TORONTO – For the second straight year, the weather has become a talking point at MLS Cup.
The forecast doesn’t look promising for Saturday’s rematch between Toronto FC and Seattle Sounders FC at BMO Field (4 pm ET | ESPN and UniMás in USA; TSN and TVAS in Canada). The predicted kickoff temperature of 34 degrees shouldn’t be too much of a problem, but snow is looking increasingly likely to fall during the game.
According to AccuWeather, there’s a 70 percent chance of snow Saturday, with two to four inches of accumulation expected over the course of the day. Any snow sticking would obviously play a huge factor in MLS Cup, but the Sounders aren’t worried about the prospect of breaking out the orange ball.
“More or less, it’s an it is what it is sort of thing,” Seattle forward Will Bruin said on Wednesday night. “It was chilly this past week in Seattle so that kind of gave us a little prep, but you don’t really feel anything once you get warmed up.”
Last year’s MLS Cup was the second coldest in league history, with the temperature at 23 degrees at kickoff.

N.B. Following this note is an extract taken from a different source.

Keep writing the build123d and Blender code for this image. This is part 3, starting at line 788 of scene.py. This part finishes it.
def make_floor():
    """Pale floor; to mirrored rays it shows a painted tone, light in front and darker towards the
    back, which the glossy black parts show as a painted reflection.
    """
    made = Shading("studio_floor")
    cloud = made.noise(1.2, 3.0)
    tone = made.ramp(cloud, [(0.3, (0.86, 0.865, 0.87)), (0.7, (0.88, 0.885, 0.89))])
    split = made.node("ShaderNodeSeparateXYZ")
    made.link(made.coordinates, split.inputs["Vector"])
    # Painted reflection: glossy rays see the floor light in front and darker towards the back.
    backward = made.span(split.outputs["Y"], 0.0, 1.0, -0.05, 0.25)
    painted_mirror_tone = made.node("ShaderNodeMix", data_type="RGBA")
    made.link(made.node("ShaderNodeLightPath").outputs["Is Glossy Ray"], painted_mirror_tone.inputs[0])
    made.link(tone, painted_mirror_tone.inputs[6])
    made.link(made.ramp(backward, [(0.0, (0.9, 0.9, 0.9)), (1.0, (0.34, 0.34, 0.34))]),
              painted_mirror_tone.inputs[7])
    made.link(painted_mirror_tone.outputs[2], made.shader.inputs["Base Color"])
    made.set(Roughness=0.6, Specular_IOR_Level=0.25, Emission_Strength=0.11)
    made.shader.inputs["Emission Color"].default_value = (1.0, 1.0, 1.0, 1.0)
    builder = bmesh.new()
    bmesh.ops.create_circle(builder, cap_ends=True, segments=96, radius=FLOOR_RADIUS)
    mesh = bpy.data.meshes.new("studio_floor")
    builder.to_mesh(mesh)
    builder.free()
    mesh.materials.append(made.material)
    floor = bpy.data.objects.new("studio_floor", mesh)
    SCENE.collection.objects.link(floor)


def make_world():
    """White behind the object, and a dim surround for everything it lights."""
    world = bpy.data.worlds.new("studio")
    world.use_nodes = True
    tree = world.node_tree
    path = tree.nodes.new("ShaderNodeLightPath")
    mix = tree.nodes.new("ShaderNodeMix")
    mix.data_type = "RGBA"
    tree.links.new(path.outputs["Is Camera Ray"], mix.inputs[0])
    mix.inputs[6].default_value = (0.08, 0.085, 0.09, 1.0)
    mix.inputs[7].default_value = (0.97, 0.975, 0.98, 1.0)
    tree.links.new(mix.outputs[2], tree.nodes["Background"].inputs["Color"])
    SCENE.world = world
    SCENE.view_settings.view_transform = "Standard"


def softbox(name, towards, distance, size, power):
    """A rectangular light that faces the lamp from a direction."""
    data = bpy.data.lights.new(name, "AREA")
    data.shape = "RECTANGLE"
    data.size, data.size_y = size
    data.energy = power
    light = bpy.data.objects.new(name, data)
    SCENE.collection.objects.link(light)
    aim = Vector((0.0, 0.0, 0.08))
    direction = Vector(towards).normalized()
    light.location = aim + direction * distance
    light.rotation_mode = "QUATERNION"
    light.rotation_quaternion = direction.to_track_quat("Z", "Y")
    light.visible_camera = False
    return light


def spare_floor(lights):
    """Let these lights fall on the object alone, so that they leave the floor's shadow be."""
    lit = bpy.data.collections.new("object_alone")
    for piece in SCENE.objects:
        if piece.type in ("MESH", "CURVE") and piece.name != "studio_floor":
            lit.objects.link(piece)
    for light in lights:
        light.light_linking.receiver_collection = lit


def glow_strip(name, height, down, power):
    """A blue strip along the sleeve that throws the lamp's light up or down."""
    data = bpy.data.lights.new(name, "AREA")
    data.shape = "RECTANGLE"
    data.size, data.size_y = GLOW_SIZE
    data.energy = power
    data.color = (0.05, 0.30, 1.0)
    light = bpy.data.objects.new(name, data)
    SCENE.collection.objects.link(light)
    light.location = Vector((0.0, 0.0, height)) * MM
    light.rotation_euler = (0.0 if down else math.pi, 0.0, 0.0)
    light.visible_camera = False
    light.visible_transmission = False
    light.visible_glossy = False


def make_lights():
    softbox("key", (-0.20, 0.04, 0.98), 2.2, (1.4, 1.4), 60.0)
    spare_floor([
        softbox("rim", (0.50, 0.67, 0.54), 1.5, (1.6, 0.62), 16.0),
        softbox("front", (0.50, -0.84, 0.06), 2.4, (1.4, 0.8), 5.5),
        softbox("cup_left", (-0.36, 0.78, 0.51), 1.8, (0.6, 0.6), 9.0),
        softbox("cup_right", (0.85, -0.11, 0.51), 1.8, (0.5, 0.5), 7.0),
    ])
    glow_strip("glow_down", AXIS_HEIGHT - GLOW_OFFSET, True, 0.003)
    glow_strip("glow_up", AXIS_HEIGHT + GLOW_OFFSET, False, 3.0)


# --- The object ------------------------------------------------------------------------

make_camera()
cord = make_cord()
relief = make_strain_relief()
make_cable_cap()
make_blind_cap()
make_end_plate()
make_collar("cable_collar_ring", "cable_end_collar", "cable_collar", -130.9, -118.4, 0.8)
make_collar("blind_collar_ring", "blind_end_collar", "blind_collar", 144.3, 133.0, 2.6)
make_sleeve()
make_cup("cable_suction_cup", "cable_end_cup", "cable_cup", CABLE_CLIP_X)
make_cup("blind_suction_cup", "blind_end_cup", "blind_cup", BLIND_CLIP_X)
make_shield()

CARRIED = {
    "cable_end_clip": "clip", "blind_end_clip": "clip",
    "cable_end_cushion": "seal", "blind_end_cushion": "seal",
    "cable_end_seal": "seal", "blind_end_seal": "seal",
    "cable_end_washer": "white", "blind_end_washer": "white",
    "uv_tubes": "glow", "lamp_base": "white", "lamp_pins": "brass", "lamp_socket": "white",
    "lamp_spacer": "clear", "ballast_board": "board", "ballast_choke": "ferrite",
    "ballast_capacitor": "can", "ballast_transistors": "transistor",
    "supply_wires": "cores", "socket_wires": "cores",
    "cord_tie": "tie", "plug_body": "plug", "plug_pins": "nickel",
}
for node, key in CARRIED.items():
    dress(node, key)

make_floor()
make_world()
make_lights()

That match was a notably ugly affair, with the Sounders failing to register a single shot on goal in 120 minutes before outlasting Toronto in a shootout.
The field didn’t affect the match, however, with Seattle head coach Brian Schmetzer praising the BMO Field groundskeepers on Tuesday for their work prepping the pitch. The field, which has an underground heating system to melt any snow and prevent the surface from icing over, has been in good shape throughout the playoffs and is expected to play well Saturday.
“The groundskeepers last year did a great job,” Schmetzer said. “I thought the field last year was very good; I’m expecting the same. They had the [CFL playoffs] so they had to do some extra work, but look, it’s cold in Seattle too, so it is what it is.”
Sounders goalkeeper Stefan Frei agreed that the conditions didn’t affect the final last year, and doesn’t anticipate it playing too much of a role Saturday.
“I mean if the pitch is half frozen and players are half-frozen it doesn’t make it very comfortable for them, so maybe in that aspect it does,” Frei said. “But I think what dictated last year more was just in the very beginning both teams testing each other out and as long as the game progresses and there’s no goal, neither team wants to make the mistake and get scored on in the dying minutes of a game.
“So that could be potentially something that changes the whole game this year. What if there is an early goal, the other team has to open up, it changes the nature of the game and how both teams have to approach it? I think [that will factor] more than the weather and the shape of pitch.”